Both the Florida Condominium Act and the Florida Homeowner Association Act provide that:
The association may adopt reasonable rules regarding the frequency, time, location, notice, and manner of record inspections and copying.
  
The question is what is a “reasonable rule?”
In Wanda DiPaola Stephen Rinko General Partnership v. Beach Terrace Association, Inc. Case No. 2007-02-2785, the Petitioners made 6 records requests over a five month period.  The association had a rule in place that required the owners to submit a written request stating the purpose of the inspection and provided that no more than two requests to inspect the records would be allowed in a six month period.   The arbitrator made it clear that there is nothing in the statutes that prohibits an owner from making repeated requests for access to records.  Moreover, although the statute does authorize the association to adopt reasonable rules regarding the frequency of record requests, the restrictions cannot substantially erode or eliminate a unit owner’s right of access.  Whether a rule is reasonable depends upon the facts and circumstances of each case.   In the end, the arbitrator held that the rules in this case place substantial and unacceptable restrictions on a unit owner’s right of access to official records.  The arbitrator also held that an association cannot refuse access to official records on the ground that access was previously provided.

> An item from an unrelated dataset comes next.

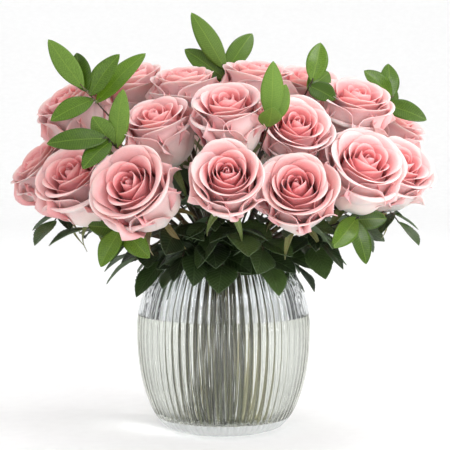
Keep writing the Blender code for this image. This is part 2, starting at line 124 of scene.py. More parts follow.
def smooth_line(points, count):
    """Points at even steps along a Catmull-Rom curve through the given points."""
    points = np.asarray(points, float)
    padded = np.vstack([2 * points[0] - points[1], points, 2 * points[-1] - points[-2]])
    places = []
    for before, start, end, after in zip(padded, padded[1:], padded[2:], padded[3:]):
        share = np.linspace(0, 1, CURVE_STEPS + 1)[:-1, None]
        places.append(0.5 * (2 * start + (end - before) * share
                             + (2 * before - 5 * start + 4 * end - after) * share ** 2
                             + (3 * start - before - 3 * end + after) * share ** 3))
    places = np.vstack(places + [points[-1:]])
    length = np.concatenate([[0], np.cumsum(np.linalg.norm(np.diff(places, axis=0), axis=1))])
    steps = np.linspace(0, length[-1], count)
    return np.stack([np.interp(steps, length, places[:, axis]) for axis in range(3)], axis=1)


def blades_of(points, links):
    """A stem's leaf blades, and the corners that no blade holds.

    A blade's tip has four links, which all lead back from it, through three rings of four corners. Each
    blade is its tip and, for each ring, the ring's centre and the way from there to its left side.
    """
    blades, held = [], set()
    for index, linked in enumerate(links):
        ways = points[linked] - points[index]
        ways /= np.linalg.norm(ways, axis=1)[:, None]
        if len(linked) != 4 or (ways @ unit(ways.mean(axis=0))).min() < TIP_SPREAD:
            continue
        rings, seen = [[index]], {index}
        for _ in range(3):
            fresh = sorted({other for corner in rings[-1] for other in links[corner]} - seen)
            seen.update(fresh)
            rings.append(fresh)
        if [len(ring) for ring in rings[1:]] != [4, 4, 4]:
            continue
        held |= seen
        stations = []
        for ring in rings[1:]:
            corners = points[ring]
            apart = np.linalg.norm(corners[:, None] - corners[None], axis=2)
            left, right = np.unravel_index(np.argmax(apart), apart.shape)
            stations.append((0.5 * (corners[left] + corners[right]), 0.5 * (corners[left] - corners[right])))
        blades.append((points[index], stations))
    rest = points[[index for index in range(len(points)) if index not in held]]
    return blades, rest


def level_rings(points):
    """The centres and the radius of the level rings of corners that a stem's solid is made of."""
    levels = levels_of(points)
    foot = points[levels[0]]
    radius = float(np.linalg.norm(foot - foot.mean(axis=0), axis=1).min())
    centres = []
    for level in levels:
        ring = points[level]
        across = float(np.ptp(ring, axis=0).max())
        if len(ring) >= 3 and STEM_ACROSS[0] * radius < across < STEM_ACROSS[1] * radius:
            centres.append(0.5 * (ring.min(axis=0) + ring.max(axis=0)))
    return np.array(centres), radius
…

Two years later, in Rosado v. Fountains of Tamarac Condominium Association, Inc. Case No. 10-03-1036, the Board adopted a new rule limiting review of records to five files for each scheduled records inspection.  Files were arranged by topic.  The association was self managed and the records were stored off site.  Records inspections were only allowed every Tuesday morning during normal business hours.  In this case, the arbitrator opined that the association could make things easier on itself by storing the records electronically, but on the other hand, some records need to be viewed in its original paper format, like election records.  In this case, the arbitrator held that since the association has only 32 units, the records should be able to be inspected in a two hour period, if they are limited to five or fewer topics.  Therefore, this rule does not substantially erode or eliminate a right to access and is therefore reasonable.
   
Two years later, in Nevin v. Tennis Club McLoughlin Condominium Association, Inc. Case No. 12-00-3369, the Petitioner made 10 separate voluminous records requests over a three month period. On the date of the very first records request, the Association amended the rules and regulations to limit unit owner requests for association records to “one item per month.”  Therefore, the association did not comply with all of her requests within five days as normally required under the statute.  The arbitrator held that the rule limiting access to “one item per month” places substantial and unacceptable restrictions on a unit owner’s right to official records and the association has created an unreasonable restriction on her right of access.  In fact, the rule virtually negates the Petitioner’s right of access to the records. 
    
Before your Board attempts to pass a rule limiting access to records, you may want to get some legal advice, because if the rule is found to be too restrictive, it could cost the association a lot of money.  In the Nevin case, the arbitrator awarded the unit owner $5,000.00 in damages.  In addition, an association can be required to reimburse the owners all of his or her attorney’s fees and costs.
   
So tell me……does your community allow you reasonable access to the association’s records?